用PostgreSQL 做实时高效 搜索引擎 - 全文检索、模糊查询、正则查询、相似查询、ADHOC查询
背景
字符串搜索是非常常见的业务需求,它包括:
1、前缀+模糊查询。(可以使用b-tree索引)
select * from tbl where col like 'ab%';
或
select * from tbl where col ~ '^ab';
2、后缀+模糊查询。(可以使用reverse(col)表达式b-tree索引)
select * from tbl where col like '%ab';
或
select * from tbl where col ~ 'ab$';
写法
select * from tbl where reverse(col) like 'ba%';
或
select * from tbl where reverse(col) ~ '^ba';
3、前后模糊查询。(可以使用pg_trgm和gin索引)
https://www.postgresql.org/docs/10/static/pgtrgm.html
select * from tbl where col like '%ab%';
或
select * from tbl where col ~ 'ab';
4、全文检索。(可以使用全文检索类型以及gin或rum索引)
select * from tbl where tsvector_col @@ 'postgres & china | digoal:A' order by ts_rank(tsvector_col, 'postgres & china | digoal:A') limit xx;
详细语法后面介绍
5、正则查询。(可以使用pg_trgm和gin索引)
select * from tbl where col ~ '^a[0-9]{1,5}\ +digoal$';
6、相似查询。(可以使用pg_trgm和gin索引)
select * from tbl order by similarity(col, 'postgre') desc limit 10;
7、ADHOC查询,任意字段组合查询。(通过bloom index, multi-index bitmap scan, gin-index bitmap scan 等索引都可以实现)

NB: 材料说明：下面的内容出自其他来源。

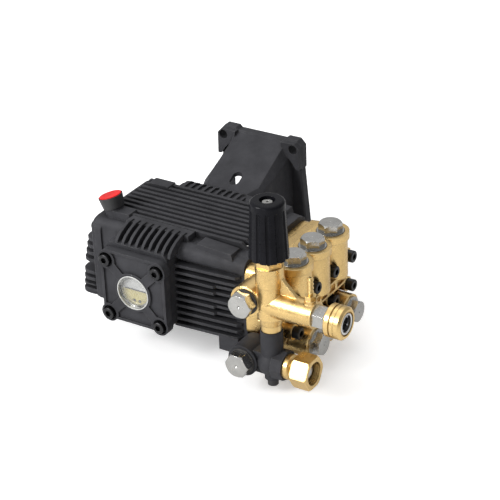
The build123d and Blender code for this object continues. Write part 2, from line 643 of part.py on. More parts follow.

select * from tbl where a=? and b=? or c=? and d=? or e between ? and ? and f in (?);
通常来说,数据库并不具备3以后的加速能力,但是PostgreSQL的功能非常强大,它可以非常完美的支持这类查询的加速。(是指查询和写入不冲突的,并且索引BUILD是实时的。)
用户完全不需要将数据同步到搜索引擎,再来查询,而且搜索引擎也只能做到全文检索,并不你做到正则、相似、前后模糊这几个需求。
使用PostgreSQL可以大幅度的简化用户的架构,开发成本,同时保证数据查询的绝对实时性。
一、全文检索
全文检索中几个核心的功能:
词典、分词语法、搜索语法、排序算法、效率、命中词高亮等。
PostgreSQL都已经实现,并支持扩展。例如扩展词典、扩展排序算法等。
支持4种文档结构(标题、作者、摘要、内容),可以在生成tsvector时指定。在一个tsvector中允许多个文档结构。
文档结构在ranking算法中,被用于计算权值,例如在标题中命中的词权值可以设更大一些。
支持掩码,主要用于调和很长的文本,调和ranking的输出。
通过设置不同文档结构权值,调和ranking的输出。
词典
默认PG没有中文分词,但是好在我们可以基于text search框架扩展,例如开源的zhparser, jieba等中文分词插件。
https://github.com/jaiminpan/pg_jieba
https://github.com/jaiminpan/pg_scws
甚至可以通过pljava, plpython等来实现对中文的分词,这个实际上是对应编程体系内的分词能力,通过PostgreSQL的过程语言引入,是不是很炫酷。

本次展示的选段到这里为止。